Both Rimawi and Na'was were elected to Parliament during the 1950 and 1951 elections as independents (the Ba'ath Party was not a legalised party at this time). The party managed to get three ba'athists elected to Parliament in the 1951 election. However, during the 1954 election they lost all their seats. Rimawi was re-elected in the 1956 election to the Jordanian parliament, and retained his seat until the 1961 election. As voting patterns would prove, the largest concentrations of ba'athists lived in Irbid and Amman on the East Bank, and Jerusalem and Nablus on the West Bank. Shuqyar during his forced exile inside Jordan, was influenced by communist thought during his exile. When his exile ended, Shuqyar tried to form a National Front with the Jordanian Communist Party and the Ba'ath regional organisation as its leading members. However, his fellow ba'athist colleagues opposed this idea, and, because of it, Shuqyar left the party.

The party was again legally registered in 1993, but was forced to change its name to Jordanian Arab Socialist Ba'ath Party. From then on it has been led by Akram al-Homsi. Khalil Haddadeen, Jordan's former Minister of Information, was elected to Parliament during the 1993 and 1997 elections on a pro-Iraqi and pro-Saddam Hussein stance.

At the time of the 1966 split, the party had an estimated 1,000 members. It was active in the Arab Liberation Front (ALF). The ALF's first leader was Jordanian, Zayd Haydar. Munif al-Razzaz, who joined the party in 1966, eventually became an ALF leader. From there, he climbed the party ladder and became a member of the National Command before he was placed under house arrest by Iraqi authorities. Shahir Abu Shahut became the first leader of the party after the 1966 split.

===Recent history===
Since the establishment of the authoritarian political systems in Iraq and Syria, the popularity of the Ba'ath Party has waned, but Ba'athist ideology remains popular. The reason being that both the Iraqi and the Syrian-led Ba'ath parties have replaced ideology with blind allegiance to Saddamist discourse or the Assad regime. A Jordanese academic, talking to the American embassy in Amman, Jordan, said "there are far more real Baathists outside the party than inside", noting that the present party is downplaying (and even replacing) ideological components to get more followers.

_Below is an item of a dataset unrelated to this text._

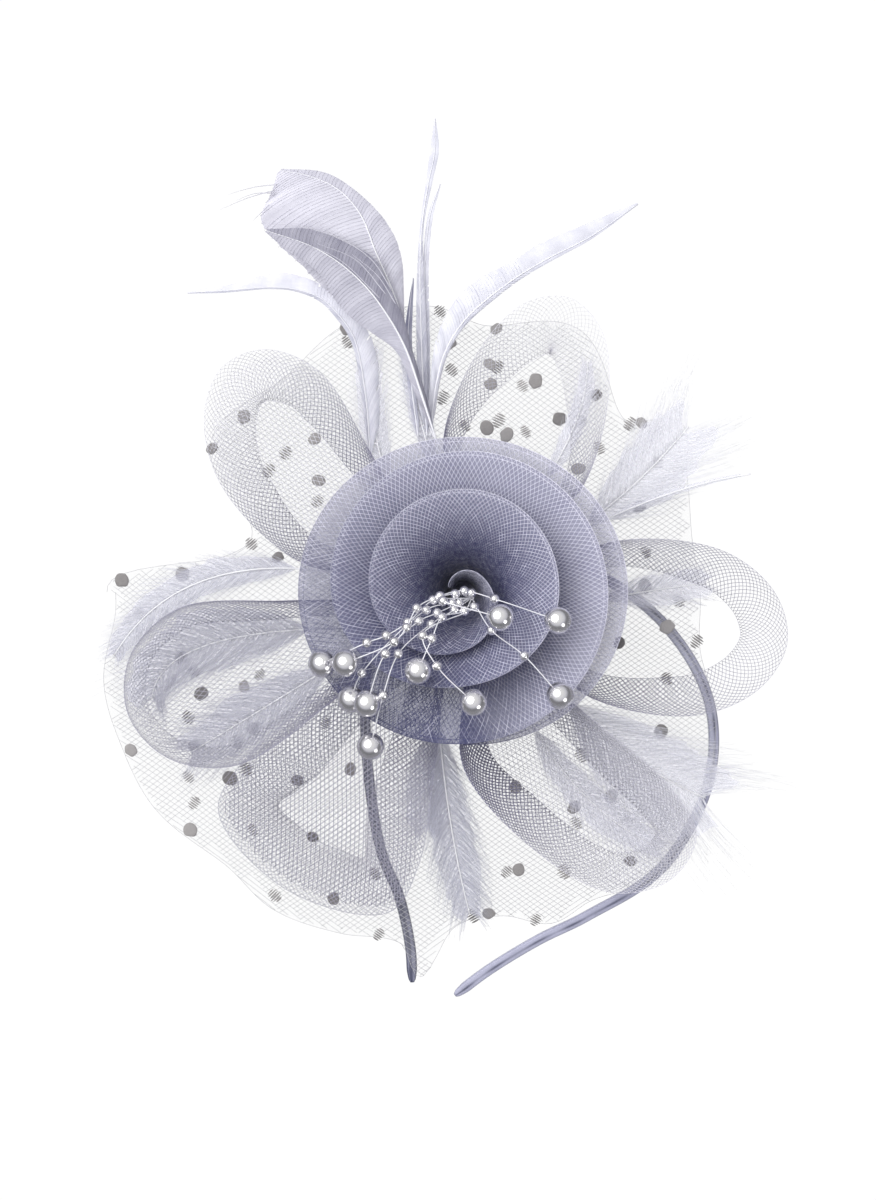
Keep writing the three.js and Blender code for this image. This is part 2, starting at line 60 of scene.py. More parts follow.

The party was able to gain some support in the 1990s, because of its status as a Ba'ath Party branch, it was able to help finance thousands of scholarships to Iraqi universities. However, with the 2003 invasion of Iraq, the party was nearly forced into bankruptcy, and lost most of its followers when it failed to finance the return of students from Iraq.
The party was denied legal registration in 1992, but was legally registered the following. However, it was forced to change its name from the "Arab Socialist Ba'ath Party" to the "Jordanian Arab Socialist Ba'ath Party" (حزب البعث العربي الاشتراكي الاردني Hizb Al-Ba'ath Al-'Arabi Al-Ishtiraki Al-Urduniy). Khalil Haddadeen, Jordan's former minister of information, was elected to Parliament during the 1993 and 1997 elections on a pro-Iraqi, Saddamist platform. Currently, the party has no members of parliament.

In its first regional congress since the 2003 invasion of Iraq, the Regional Command alleged it would publicize an alleged letter from Saddam Hussien. However, the Jordanian press largely ignored the event. Today, in contrast to Ba'athist ideology, both the pro-Iraq and pro-Syrian parties are considered largely irrelevant in the Jordanian political scene. It is suffering from financial problems, and it is criticized by religious Jordanians for its secularism, while others are weary of its Arab nationalist ideology.

In a 1995 poll 16.8 percent of Jordanians said they were aware that the party existed, making it the third-best-known political party in Jordan (surpassing the Arab Ba'ath Progressive Party, its pro-Syrian counterpart, by over 10 percent in the poll). In May 2003, it was estimated that the party had less than 200 members.

In 2023, the Jordanian Ba'ath Party's licence to participate in the local elections was renewed, causing criticism from Iraqi figures.